我想用 nltk.corpus.udhr.fileids() 包做一个索马里语单词拼写校正的项目,但问题是 nltk 的属性不支持这种语言,我很难训练自己的拼写校正因为我是机器学习的新手。
import nltk
nltk.download('udhr')
from nltk.corpus import udhr
nltk.corpus.udhr.fileids()
somali_text = nltk.corpus.udhr.raw('Somali-Latin1')
len(somali_text)
words = list(somali_text)
print(words)
#dictionary that maps each word to its frequency
frequence_dict = {}
for word in words:
if word not in frequence_dict:
frequence_dict[word] = 1
else:
frequence_dict[word] += 1
#sorting the dictionary by frequency
sorted_frequency_dict = sorted(frequence_dict.items(), key = lambda x: x[1], reverse = True)
#misspelled words
misspelled_words = []
for word, frequency in sorted_frequency_dict:
if frequency < 3:
misspelled_words.append(word)
#corrections for misspelled words
corrections = {}
for misspelled_word in misspelled_words:
corrections[misspelled_word] = nltk.suggest(misspelled_word)
当我运行代码时,它显示以下错误
---------------------------------------------------------------------------
AttributeError Traceback (most recent call last)

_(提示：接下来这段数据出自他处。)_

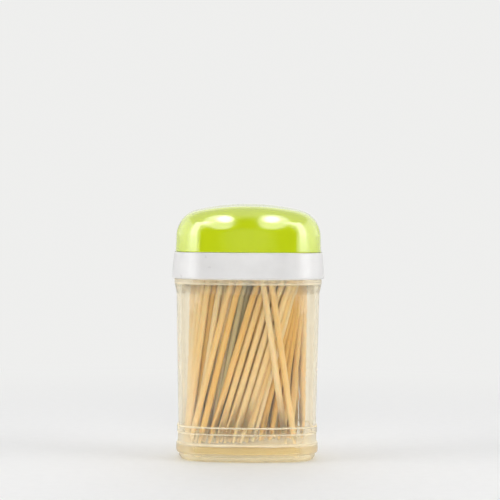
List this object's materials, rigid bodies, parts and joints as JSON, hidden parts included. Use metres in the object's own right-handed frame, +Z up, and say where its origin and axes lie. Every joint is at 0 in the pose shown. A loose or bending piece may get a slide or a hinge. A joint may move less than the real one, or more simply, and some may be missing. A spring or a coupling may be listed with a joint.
{
  "type": "toothpick dispenser",
  "caption": "Table toothpick dispenser: clear pillow-shaped jar with a pull-off white collar, a hinged green domed lid and leaning wooden toothpicks inside.",
  "frame": {"origin": "under the middle of the jar's foot, on the surface that it stands on", "axes": "+Z up, the front with the lid's free edge faces -Y, the hinge is at the back on +Y, +X to the right seen from the front"},
  "size_m": [0.0458, 0.0355, 0.0765],
  "materials": {
    "clear_plastic": "clear, polished",
    "white_plastic": "semi-gloss, opaque white",
    "lime_plastic": "glossy, opaque lime green",
    "toothpick_wood": "bare, fine straight grain"
  },
  "bodies": {
    "jar": {"jar": "clear_plastic", "toothpick_row_01": "toothpick_wood", "toothpick_row_02": "toothpick_wood", "toothpick_row_03": "toothpick_wood", "toothpick_row_04": "toothpick_wood", "toothpick_row_05": "toothpick_wood", "toothpick_row_06": "toothpick_wood", "toothpick_row_07": "toothpick_wood", "toothpick_row_08": "toothpick_wood", "toothpick_row_09": "toothpick_wood", "toothpick_row_10": "toothpick_wood"},
    "collar": {"collar": "white_plastic"},
    "lid": {"lid": "lime_plastic"}
  },
  "joints": [
    {"name": "collar_lift", "type": "slide", "parent": "jar", "child": "collar", "axis": [0, 0, 1], "range_m": [0, 0.02]},
    {"name": "lid_hinge", "type": "hinge", "parent": "collar", "child": "lid", "pos_m": [0, 0.01645, 0.0639], "axis": [-1, 0, 0], "range_deg": [0, 110]}
  ]
}
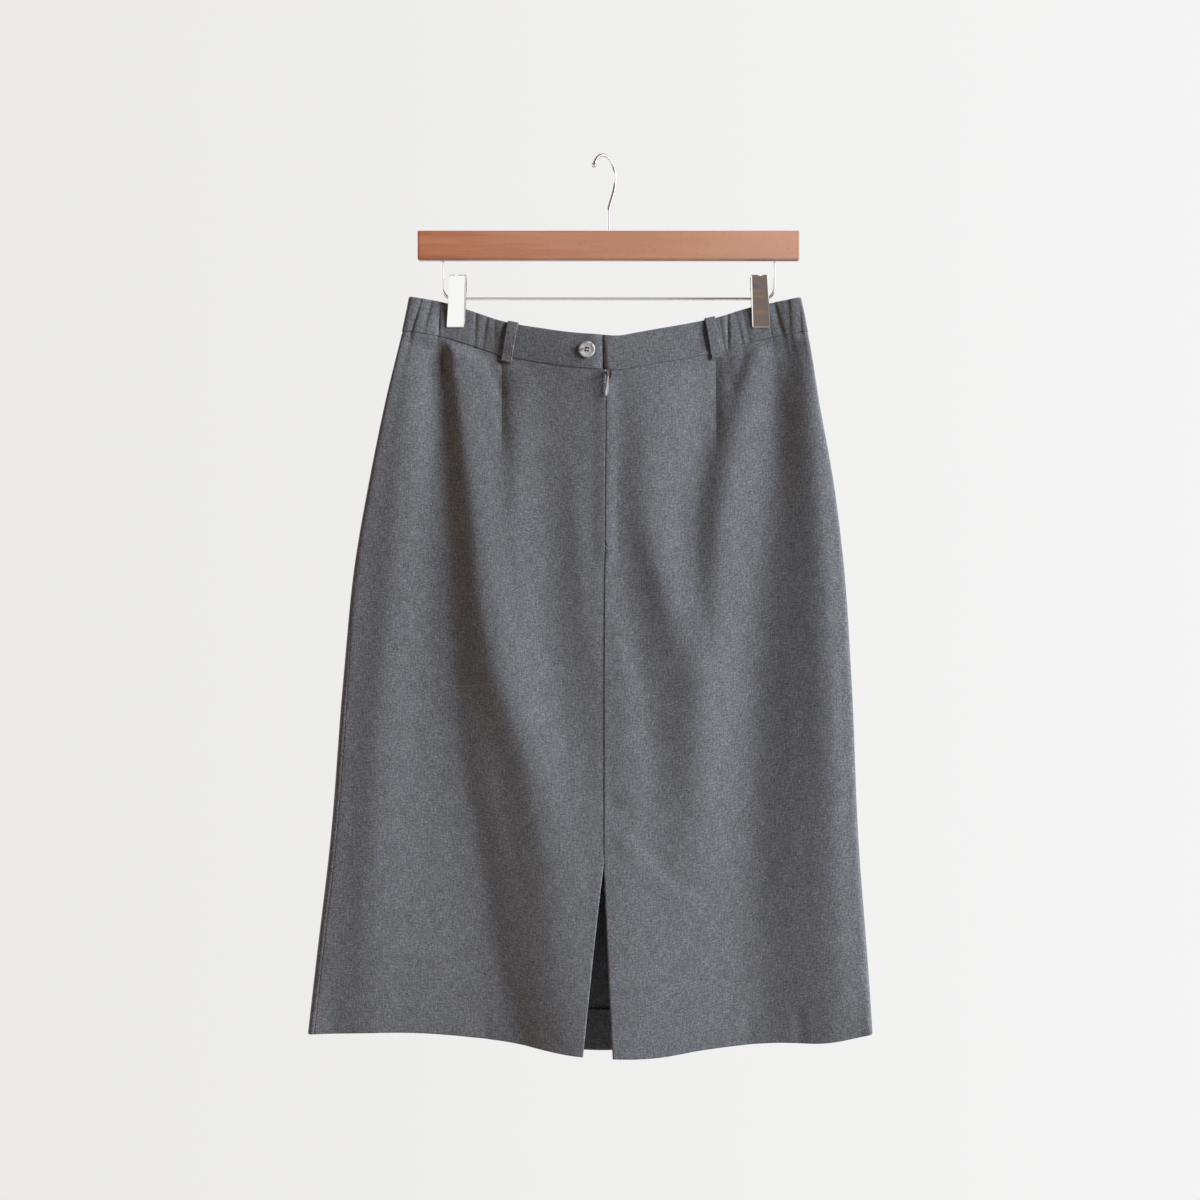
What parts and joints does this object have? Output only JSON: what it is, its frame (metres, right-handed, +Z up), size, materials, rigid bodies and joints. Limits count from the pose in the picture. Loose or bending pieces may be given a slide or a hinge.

<ipython-input-30-0f8ec385447f> in <cell line: 25>()
24 corrections = {}
25 for misspelled_word in misspelled_words:
---> 26 corrections[misspelled_word] = nltk.suggest(misspelled_word)
27
28 # Suggest corrections for the misspelled words
AttributeError: module 'nltk' has no attribute 'suggest'.